◆ **What you will do**
Keep only the lines where "that" appears.

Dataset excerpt
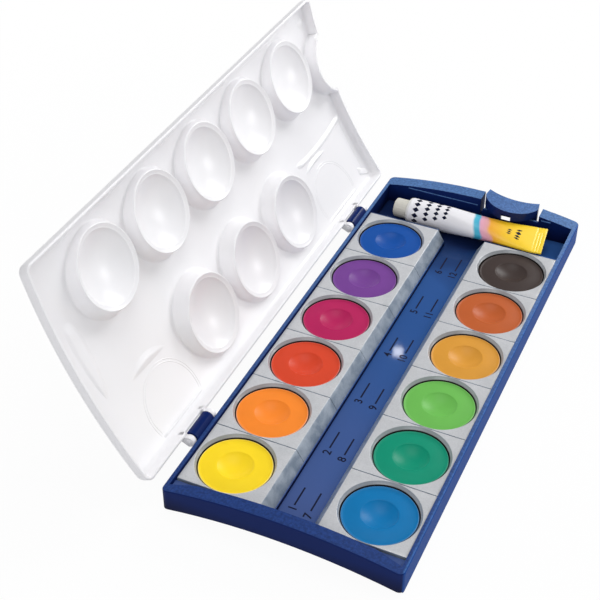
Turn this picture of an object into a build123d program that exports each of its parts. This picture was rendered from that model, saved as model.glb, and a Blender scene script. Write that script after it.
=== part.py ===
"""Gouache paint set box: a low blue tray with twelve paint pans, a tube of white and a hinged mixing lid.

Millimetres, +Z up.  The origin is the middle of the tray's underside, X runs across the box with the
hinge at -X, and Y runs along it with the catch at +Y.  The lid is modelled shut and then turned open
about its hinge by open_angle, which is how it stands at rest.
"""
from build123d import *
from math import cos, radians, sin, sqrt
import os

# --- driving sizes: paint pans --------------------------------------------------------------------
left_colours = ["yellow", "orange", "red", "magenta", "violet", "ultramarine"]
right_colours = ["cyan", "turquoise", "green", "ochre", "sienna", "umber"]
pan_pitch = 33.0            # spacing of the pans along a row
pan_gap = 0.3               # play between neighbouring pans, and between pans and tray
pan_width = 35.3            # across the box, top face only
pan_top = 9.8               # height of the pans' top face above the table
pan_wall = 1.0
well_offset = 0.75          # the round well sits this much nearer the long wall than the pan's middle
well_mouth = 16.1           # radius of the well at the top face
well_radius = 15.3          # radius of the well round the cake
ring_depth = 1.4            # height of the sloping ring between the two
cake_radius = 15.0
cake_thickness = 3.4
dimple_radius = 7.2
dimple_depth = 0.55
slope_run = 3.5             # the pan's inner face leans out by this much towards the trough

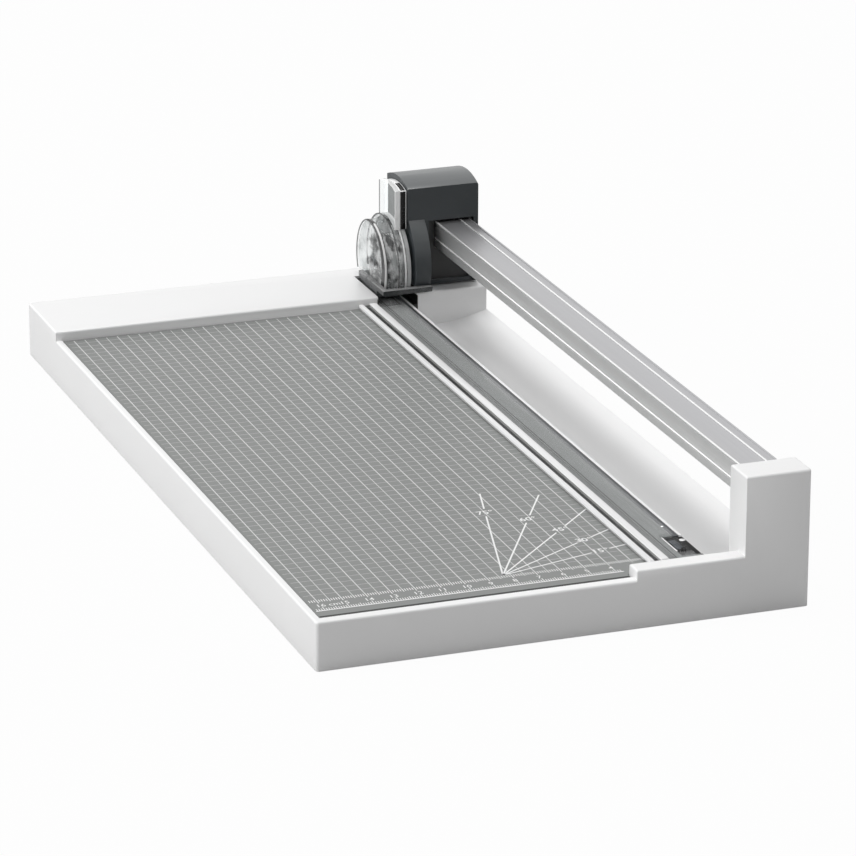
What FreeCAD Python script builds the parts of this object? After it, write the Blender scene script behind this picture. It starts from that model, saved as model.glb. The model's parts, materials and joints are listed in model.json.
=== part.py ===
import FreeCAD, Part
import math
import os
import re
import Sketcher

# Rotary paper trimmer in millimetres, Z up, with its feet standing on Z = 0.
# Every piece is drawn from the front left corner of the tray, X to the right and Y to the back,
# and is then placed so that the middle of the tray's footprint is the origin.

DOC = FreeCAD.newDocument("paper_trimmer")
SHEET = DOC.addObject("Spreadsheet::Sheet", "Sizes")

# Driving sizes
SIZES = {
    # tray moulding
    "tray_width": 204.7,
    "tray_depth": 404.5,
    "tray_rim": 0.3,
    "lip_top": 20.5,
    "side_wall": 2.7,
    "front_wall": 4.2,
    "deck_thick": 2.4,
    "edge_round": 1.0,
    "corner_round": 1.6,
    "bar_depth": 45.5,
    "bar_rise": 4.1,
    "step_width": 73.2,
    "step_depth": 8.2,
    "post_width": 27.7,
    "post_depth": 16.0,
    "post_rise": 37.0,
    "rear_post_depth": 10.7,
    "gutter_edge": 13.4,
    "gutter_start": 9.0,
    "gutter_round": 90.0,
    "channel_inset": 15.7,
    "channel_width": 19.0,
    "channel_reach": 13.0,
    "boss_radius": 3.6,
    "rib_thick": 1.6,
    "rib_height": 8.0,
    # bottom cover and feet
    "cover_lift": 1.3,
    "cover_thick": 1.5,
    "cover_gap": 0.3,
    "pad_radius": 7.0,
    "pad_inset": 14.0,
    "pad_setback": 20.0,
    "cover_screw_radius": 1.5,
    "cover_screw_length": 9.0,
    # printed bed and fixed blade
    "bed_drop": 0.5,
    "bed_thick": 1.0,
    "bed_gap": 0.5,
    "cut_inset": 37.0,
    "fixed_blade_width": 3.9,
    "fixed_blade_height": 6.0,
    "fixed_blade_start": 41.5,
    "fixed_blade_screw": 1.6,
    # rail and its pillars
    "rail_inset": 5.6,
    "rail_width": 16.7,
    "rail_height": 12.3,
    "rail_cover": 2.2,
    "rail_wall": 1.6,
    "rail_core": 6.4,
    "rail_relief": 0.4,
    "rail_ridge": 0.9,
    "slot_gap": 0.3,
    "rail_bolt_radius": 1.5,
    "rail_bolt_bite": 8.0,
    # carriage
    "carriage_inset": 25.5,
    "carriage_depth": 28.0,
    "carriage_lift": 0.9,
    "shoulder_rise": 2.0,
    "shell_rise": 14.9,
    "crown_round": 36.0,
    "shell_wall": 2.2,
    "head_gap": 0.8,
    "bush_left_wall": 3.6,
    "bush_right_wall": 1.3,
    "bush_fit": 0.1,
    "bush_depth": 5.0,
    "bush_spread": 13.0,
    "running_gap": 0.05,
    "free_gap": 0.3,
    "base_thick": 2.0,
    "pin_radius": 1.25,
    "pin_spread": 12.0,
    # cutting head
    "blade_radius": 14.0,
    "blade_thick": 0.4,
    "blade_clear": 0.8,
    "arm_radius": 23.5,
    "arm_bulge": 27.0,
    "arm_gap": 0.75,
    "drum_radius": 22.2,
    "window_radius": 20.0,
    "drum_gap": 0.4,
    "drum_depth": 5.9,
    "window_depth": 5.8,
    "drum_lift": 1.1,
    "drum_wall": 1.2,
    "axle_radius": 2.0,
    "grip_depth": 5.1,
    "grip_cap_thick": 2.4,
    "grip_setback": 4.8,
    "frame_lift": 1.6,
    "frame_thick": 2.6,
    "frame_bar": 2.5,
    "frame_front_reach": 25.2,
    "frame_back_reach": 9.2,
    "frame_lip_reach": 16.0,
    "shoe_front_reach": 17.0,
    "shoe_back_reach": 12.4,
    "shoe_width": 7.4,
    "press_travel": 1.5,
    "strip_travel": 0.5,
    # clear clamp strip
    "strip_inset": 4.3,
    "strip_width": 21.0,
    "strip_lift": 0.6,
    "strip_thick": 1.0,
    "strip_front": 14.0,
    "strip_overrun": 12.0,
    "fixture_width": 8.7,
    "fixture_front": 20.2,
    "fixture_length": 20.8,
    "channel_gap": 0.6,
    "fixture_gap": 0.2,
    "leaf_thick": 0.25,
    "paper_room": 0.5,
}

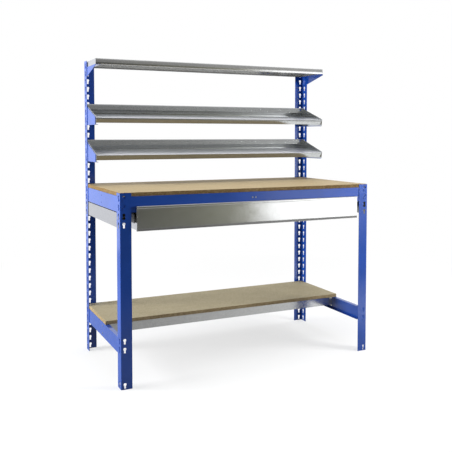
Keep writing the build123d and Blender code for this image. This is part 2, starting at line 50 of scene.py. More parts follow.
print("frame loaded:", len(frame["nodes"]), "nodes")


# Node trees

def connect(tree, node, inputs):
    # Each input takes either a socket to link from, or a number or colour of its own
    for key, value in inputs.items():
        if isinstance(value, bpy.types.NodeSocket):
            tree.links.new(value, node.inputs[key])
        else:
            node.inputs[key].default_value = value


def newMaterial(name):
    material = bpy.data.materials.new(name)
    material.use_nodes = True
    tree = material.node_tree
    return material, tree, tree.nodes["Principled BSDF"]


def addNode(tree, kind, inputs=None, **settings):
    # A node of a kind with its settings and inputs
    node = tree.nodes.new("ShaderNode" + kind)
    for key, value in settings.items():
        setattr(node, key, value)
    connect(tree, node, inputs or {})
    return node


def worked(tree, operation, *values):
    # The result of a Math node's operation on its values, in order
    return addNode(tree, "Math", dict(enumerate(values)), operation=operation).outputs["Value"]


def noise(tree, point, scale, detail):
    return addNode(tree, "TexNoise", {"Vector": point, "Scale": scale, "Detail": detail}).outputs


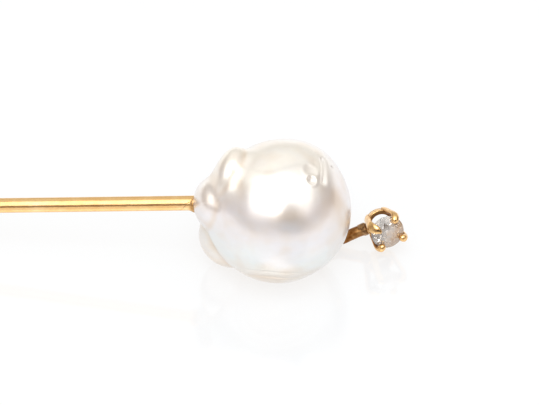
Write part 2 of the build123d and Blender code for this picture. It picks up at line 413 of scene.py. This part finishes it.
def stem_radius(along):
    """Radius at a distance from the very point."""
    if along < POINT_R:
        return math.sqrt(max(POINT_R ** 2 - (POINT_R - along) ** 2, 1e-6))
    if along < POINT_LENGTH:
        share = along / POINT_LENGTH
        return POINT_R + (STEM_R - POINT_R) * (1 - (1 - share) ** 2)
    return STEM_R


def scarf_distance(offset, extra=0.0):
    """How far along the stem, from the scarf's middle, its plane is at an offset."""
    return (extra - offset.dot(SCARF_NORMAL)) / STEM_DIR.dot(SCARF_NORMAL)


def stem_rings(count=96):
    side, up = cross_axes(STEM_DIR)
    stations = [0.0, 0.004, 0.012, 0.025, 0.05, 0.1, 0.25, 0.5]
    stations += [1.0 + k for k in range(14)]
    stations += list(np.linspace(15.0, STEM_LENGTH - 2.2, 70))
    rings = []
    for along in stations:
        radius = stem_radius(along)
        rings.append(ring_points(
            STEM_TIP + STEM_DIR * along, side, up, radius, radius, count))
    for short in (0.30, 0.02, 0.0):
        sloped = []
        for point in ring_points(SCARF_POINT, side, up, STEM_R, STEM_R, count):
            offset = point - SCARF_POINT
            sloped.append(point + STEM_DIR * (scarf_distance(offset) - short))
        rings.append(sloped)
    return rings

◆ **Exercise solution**
Turn this picture of an object into a build123d program that exports each of its parts. This picture was rendered from that model, saved as model.glb, and a Blender scene script. Write that script after it.
What FreeCAD Python script builds the parts of this object? After it, write the Blender scene script behind this picture. It starts from that model, saved as model.glb. The model's parts, materials and joints are listed in model.json.
# and is then placed so that the middle of the tray's footprint is the origin.